The publishing software giant reports annual profit growth but a quarterly decline.

Publishing software giant Adobe Systems reported an expected sequential drop Thursday in quarterly profit and revenue, fueling fears that the company--currently between major product releases--may be entering a lull.

The software maker reported net income of $109.4 million, or 44 cents a share, for its second fiscal quarter, which ended June 4. That's up from $64.2 million, or 27 cents a share, in the same period a year ago, but down from $123 million and 50 cents a share in the previous quarter.

Revenue for the quarter was $410.1 million, compared with $320.1 million a year ago and $423.3 in the previous quarter.

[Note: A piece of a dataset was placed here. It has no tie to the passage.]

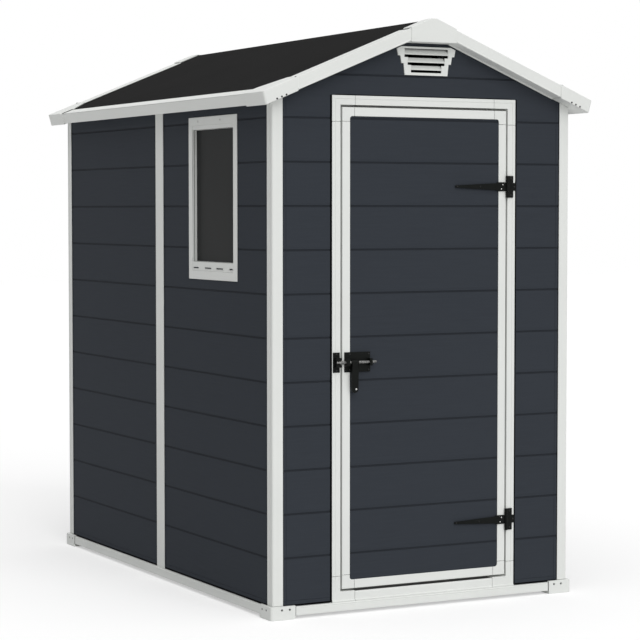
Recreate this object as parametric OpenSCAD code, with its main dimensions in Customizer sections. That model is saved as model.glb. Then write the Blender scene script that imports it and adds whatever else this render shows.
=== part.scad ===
// Resin garden shed: framed panel walls, pitched roof, one hinged door with a bolt latch,
// one fixed window and two gable vents. Front is -Y, left is -X, the ground is Z = 0.

/* [Base] */
// Width over the base rails
base_w = 1180; // [1080:10:1400]
// Depth over the base rails
base_d = 1864; // [1770:2:2300]
// How far the corner brackets hold the rails off the ground
foot_h = 10.5; // [5:0.5:12]
// Height of the base rails
rail_h = 30.5; // [26:0.5:50]
// Width of the base rails, outside to inside
rail_w = 57; // [55:1:80]
// Thickness of the floor panel
floor_t = 20; // [12:1:30]
// Height of the corner brackets above the base rails
bracket_up = 4.5; // [1:0.5:12]
// Thickness of the corner brackets outside the rails
bracket_t = 3; // [2:0.5:5]
// Rounding of a bracket's outer corner
bracket_r = 9; // [4:0.5:12]
// Reach of a bracket along the front or back rail
bracket_front = 91; // [60:1:130]
// Reach of a bracket along a side rail
bracket_side = 87; // [60:1:130]

/* [Walls] */
// Step from the rail's face in to the faces of posts and frames
rail_step = 8; // [6:0.5:14]
// Thickness of posts and frames outside the wall panels
trim_t = 3; // [2.5:0.5:6]
// Thickness of the wall panels
wall_t = 18; // [12:1:26]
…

Several high-profile analysts lowered their ratings on Adobe this week, based on expectations that the software maker will go at least another quarter without a major product release. Credit Suisse First Boston's Gibboney Huske lowered Adobe to "neutral" from "outperform." Husk said sales of Adobe's last major release, the CS line of graphics products, are tapering off, and the company won't have another major launch until an expected update of its Acrobat publishing line late this year.

Shantanu Narayen, executive vice president of worldwide products, downplayed the significance of quarter-to-quarter comparisons, saying the real story is told by strong annual growth across most product categories.

"Our focus is on driving our long-term growth opportunity," Narayen said. "We're not going to change our corporate strategy" based on quarterly fluctuations.

That long-term strategy includes a broad effort to expand Adobe's PDF (Portable Document Format), already widely used for electronic distribution of documents, into a broad foundation for exchanging business data. The drive has led to a growing array of PDF-based server products and other enterprise efforts.

Besides straight growth potential, Narayen said, the enterprise push creates opportunities to smooth out typical seasonal fluctuations in revenue and open new sales channels, particularly indirect sales through systems integrators and makers of complementary software products. "Partner-influenced sales are going to be increasingly important," he said.

Besides enterprise opportunities, Adobe also expects to profit from the ongoing consumer shift to digital photography and video, Narayen said. The company has seen solid acceptance of Photoshop Album, a hobbyist version of the image-editing application, and expects similar results from a planned hobbyist version of its Premiere video editing package. "We think there's a tremendous opportunity to expose people to our brand as they move into digital imaging," he said.

According to the earnings statement, Adobe expects another sequential decline for its third quarter, with revenue targeted between $360 million to $380 million and earnings per share between 31 cents and 36 cents.